Guys pay for sex when they can't get it for free. In other words they are market driven and seek the best price. Some guys end up in loving relationships and sex comes as part of the package; that's the happy outcome. When the others open their wallets, they are very aware that they are paying. What they are paying for is sexual service. The women is a service provider and I'm told there are guys who get off on the fundamentally dehumanizing aspects of the exchange. (Take the little dark thrill of tipping a waiter and thinking "I'm so glad I'm not a waiter" and multiply it a thousandfold, and that's what I'm talking about.)

Maybe you object to a male point of view, but as it's usually males laying down their hard-earned cash to participate in the activity, I think they are entitled to frame the exchange as "I paid a whore to suck my cock" if they like. The customer, after all, is always right.

I'm always entertained by folk who think that if they *redefine terms*, they can redefine reality. t doesn't work. You can't often solve real problems by using different noises. Word choice matters in fiction - inbut reality you only want the simplest definition that covers all the facts. Fact: spending money to get something is called paying. To pay: transitive v. To give money to in return for goods or services rendered: pay the cashier.

End of discussion.
 
Ah na na na na nah.

It's not the 'end of the discussion;' it might be the end of the discussion FOR YOU. Because you're fixed in your thinking, maybe. You've gone ahead and told us 'reality is reality' more or less and presumed automatically that you know what reality therefore, is. Hoping that everyone else shares your opinion, I suppose.

Even so, there are a couple of points you make which are right to me: 'being a good cook is a fungible commodity.'

I kind of agree with that. You even went as far as I would in thinking about it that way - you added: 'unless you know the best cook in the world.'

Some people think Ferenc Adria is the best cook in the world - he might not be but when he was doing work for the public you would still have to book ONE YEAR IN ADVANCE!
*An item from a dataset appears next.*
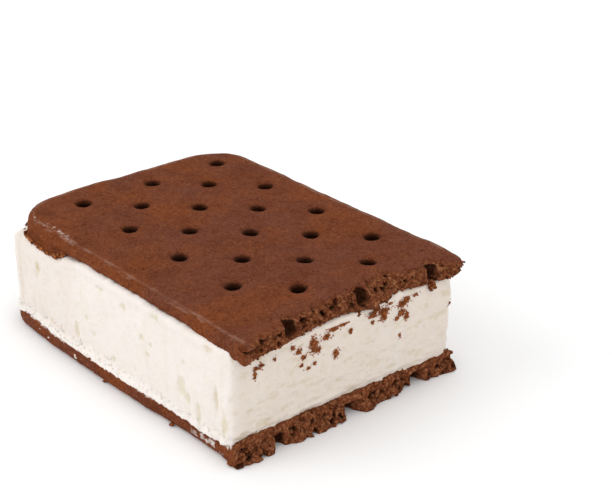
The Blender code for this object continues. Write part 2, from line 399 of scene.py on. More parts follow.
def edge_band(cap, path, whole_count, cross_count, tear, cavity_shades, spec):
    """Rows of points that carry the edge's profile round the rim, and the painted shade in their pores.
    The sides follow their profile outwards, with relief and a moved lip. The torn side stands where the
    torn face does at each depth, and fans out to meet the sides, whose last BREAK_BLEND millimetres lean
    after it."""
    rim = cap[path]
    torn, on_low_side, torn_at, out = rim_places(rim, whole_count, cross_count, spec.middle_y)
    side = along(spec.profile, spec.profile, SIDE_ROWS)
    tearing = along(spec.torn_profile, spec.torn_profile, SIDE_ROWS)
    offset = np.where(torn, tearing[:, :1], side[:, :1])
    drop = np.where(torn, tearing[:, 1:], side[:, 1:])
    depth = np.clip(-drop / WAFER_THICKNESS, 0, 1)
    spot = join(rim[:, 0], rim[:, 1], drop + 20 * spec.side_up)
    dents, ragged = side_relief(spot, drop, spec.seed)
    torn_shift = at_depths(tear, torn_at, drop) - tear[torn_at, 0] + tearing[:, :1]

    from_side = np.minimum(np.abs(rim[:, 1] - rim[0, 1]), np.abs(rim[:, 1] - rim[whole_count, 1]))
    point = side[:, :1].max() - side[:, :1]
    tipped = spec.tip * on_low_side * np.where(side[:, 1:] > -1.2, point, 0)
    fan = np.exp(-from_side / np.where(side[:, :1] > 0, 0.8, 1.6)) * (side[:, :1] + tipped)
    fan = fan * np.where(on_low_side, -1, 1)
    split = spec.crack * 0.5 * ramp(31.5, 34, rim[:, 0]) * crack_depth(depth) * ~on_low_side
    squared = 0.9 * ramp(29, 34, rim[:, 0]) * ~on_low_side * np.maximum(offset, 0)
    lifted, pushed = lip_moves(rim[:, 0], on_low_side, torn, offset, depth, from_side, spec)
    tipped = tipped * ramp(30, 34, rim[:, 0])
    whole_out = offset - squared + tipped + dents - split + pushed
    ledge = np.where(torn, np.minimum(drop + 3.02, 0) * np.exp(-from_side / 0.8), 0)

    near_break = np.clip(1 - (tear[torn_at, 0] - rim[:, 0]) / BREAK_BLEND, 0, 1)
    x = rim[:, 0] + np.where(torn, 1, near_break) * torn_shift + np.where(torn, 0, out[:, 0] * whole_out)
    y = rim[:, 1] + np.where(torn, fan, out[:, 1] * whole_out)
    z = rim[:, 2] * (1 - depth) + drop + np.where(torn, 0.2, 0.5) * ragged + lifted - ledge
    z[-1] = side[-1, 1]
    # Painted shade in the torn face's pores and half holes, read at each depth.
    cavity_shade = np.where(torn, at_depths(cavity_shades, torn_at, drop), 0)
    return join(x, y, z), cavity_shade, torn, drop, spot


def hole_wells(cap, grid, before_x, before_y, first_number, seed):
    """Walls and floors of the whole holes: the ring round each one, carried down in WELL_ROWS rows
    while it narrows and leans, and closed by a flat face."""
    row = np.repeat(np.arange(WHOLE_ROWS), 3 - np.arange(WHOLE_ROWS) % 2)
    place = np.concatenate([np.arange(3 - k % 2) - (2 - k % 2) / 2 for k in range(WHOLE_ROWS)])
    i = before_x + ZONE * RING_X + row * CELLS_PER_ROW
    j = before_y + ZONE * RING_Y + ((1 + place) * 2 * CELLS_PER_HALF_SPACING).astype(int)
    ring_i = np.concatenate([np.full(2 * RING_Y, RING_X), np.arange(RING_X, -RING_X, -1),
                             np.full(2 * RING_Y, -RING_X), np.arange(-RING_X, RING_X)])
    ring_j = np.concatenate([np.arange(-RING_Y, RING_Y), np.full(2 * RING_X, RING_Y),
                             np.arange(RING_Y, -RING_Y, -1), np.full(2 * RING_X, -RING_Y)])
    ring = grid[i[:, None] + ring_i, j[:, None] + ring_j]
    share = np.linspace(0, 1, WELL_ROWS)[None, 1:, None, None]
    wall = cap[ring][:, None] + 0 * share
    middle = cap[ring].mean(axis=1)[:, None, None, :2]
    wall[..., :2] = middle + (wall[..., :2] - middle) * (1 - 0.16 * np.sqrt(share)) + 0.25 * share
    wall[..., 2:] = wall[..., 2:] * (1 - share) + share * (0.25 - WAFER_THICKNESS)
    wall += 0.05 * value_noise(wall, 0.7, seed + 95)[..., None]
    number = first_number + np.arange(wall.size // 3).reshape(wall.shape[:-1])
    rings = np.concatenate([ring[:, None], number], axis=1)
    turned = np.roll(rings, -1, axis=2)
    sides = np.stack([rings[:, :-1], turned[:, :-1], turned[:, 1:], rings[:, 1:]], axis=-1)
    return wall, share[..., 0], sides.reshape(-1, 4), rings[:, -1]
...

Money though, is much more fungible than anything else, especially food - commercially available food is definitely not the equivalent metaphor for sex. There are people who don't like meat, some people don't eat meat. Some people are allergic to wine. Some people don't like heavy sauces. And so on.

On the other hand money is always just money.

Sex is never JUST sex - except when it is and that is already a pejorative statement when you say such a thing: 'the sex was just sex.'

To me you are trying to assert or insisting there is this 'reality' that men have some ultimate power to use money to get 'sex.' They don't. They can get bad sex, or mediocre sex, or very risky sex, MORE OFTEN than 'never,' using money.

But not 'always.' And NEVER GOOD OR GREAT SEX.

That's your 'The End' right there - you CANNOT BUY GREAT SEX just whenever or with WHOMever you want. CANnot. There's your 'reality.'

I think so.

You might be right if you qualified 'sex' to 'sex as a commodity/mediocre or bad sex or intentionally demeaning sex.' (The latter of which 'might' be, but not necessarily IS always great/good sex).